There are those serious professionals again. Of course, as we all really know, most of the artists working with members of this same “army” (more of a cabal, isn’t it?) are very much involved in the songwriting process, and there are lots of accidents: they try out lyrics and riffs and they take chances, even if they do plan and shape their songs carefully. Several performers receive co-author credit (Ashlee Simpson, Lindsay Lohan, the Veronicas, Pink, Paris herself) while others have varying degrees of creative input (like Hilary Duff, who is now working with Major General Kara DioGuardi to write and produce her next album).

The myths and fantasies persist in part because most of these culture commentators don’t know quite where they stand with Paris or Paris. They may not know Paris Hilton’s place in their own perception of the culture they comment on, and they may not know where they stand in the culture, either. I’m not so sure myself (that’s part of why I can’t stop thinking or writing about it): does my relating to Paris Hilton’s album put me closer to her? Do I want to be closer to her? Most commentators aren’t asking why Paris Hilton should or shouldn’t be allowed in “their” culture or in their lives. They don’t question how her music affects their own relationship with whatever culture she represents, or how and why they’ve formed their own Paris-idea in the first place.
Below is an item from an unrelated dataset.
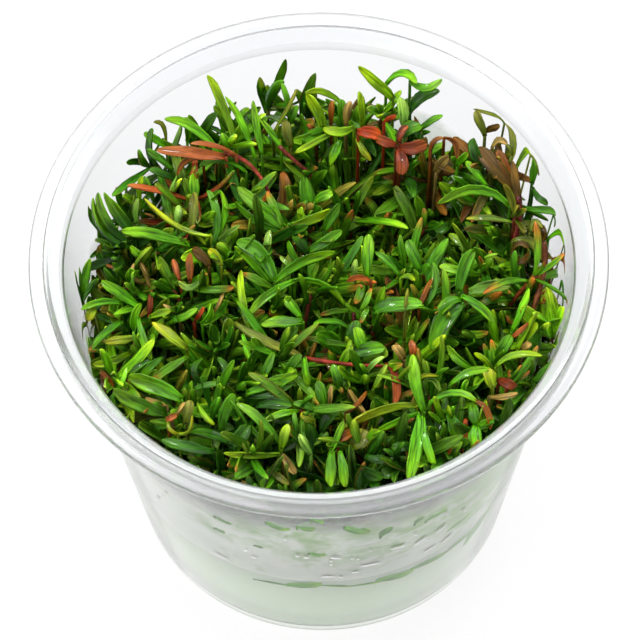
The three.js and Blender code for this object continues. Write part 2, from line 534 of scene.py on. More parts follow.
def studio_white():
    """Matt white sweep under the cup, lit a little from below like a light table."""
    material, tree = new_material("studio_white")
    shader = add_node(
        tree,
        "ShaderNodeBsdfPrincipled",
        {
            "Base Color": (*linear("606060"), 1),
            "Roughness": 0.9,
            "Emission Color": (1, 1, 1, 1),
            "Emission Strength": FLOOR_GLOW,
        },
    )
    add_node(tree, "ShaderNodeOutputMaterial", links={"Surface": shader.outputs["BSDF"]})
    return material


# Pieces


def piece_of(mesh, name, materials, replaced=()):
    """A finished mesh as an object that rides on the cup's one body."""
    for material in materials:
        mesh.materials.append(material)
    piece = bpy.data.objects.new(name, mesh)
    bpy.context.scene.collection.objects.link(piece)
    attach(piece, "root")
    if replaced:
        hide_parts(*replaced)
    return piece


def turned(profile, steps):
    """A closed solid spun about +Z from a closed profile of [radius, height] in millimetres."""
    bm = bmesh.new()
    corners = [bm.verts.new((r * MM, 0, z * MM)) for r, z in profile]
    edges = [bm.edges.new((a, b)) for a, b in zip(corners, corners[1:])]
    bmesh.ops.spin(
        bm,
        geom=corners + edges,
        axis=(0, 0, 1),
        cent=(0, 0, 0),
        angle=2 * math.pi,
        steps=steps,
        use_merge=True,
    )
    bmesh.ops.remove_doubles(bm, verts=bm.verts[:], dist=1e-6)
    bmesh.ops.recalc_face_normals(bm, faces=bm.faces[:])
    return bm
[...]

These issues are concealed in false ones, in questions just as shallow and phony as Banksy’s. Thoughtful discussion of Paris and anything else related to “the pop system” or any other—which includes everyone from MySpacers to heiresses—is short-circuited and important questions remain unasked. Here are a few I’ve been asking myself: Where do I stand if I stand with Paris? What am I using her for? Why do I care? I’m still trying to answer them. But Paris Hilton, said to be too dumb to understand the meaning of Banksy’s “intervention,” is, among other things, a constant reminder for us to keep thinking, not only about her but ourselves. That's hot.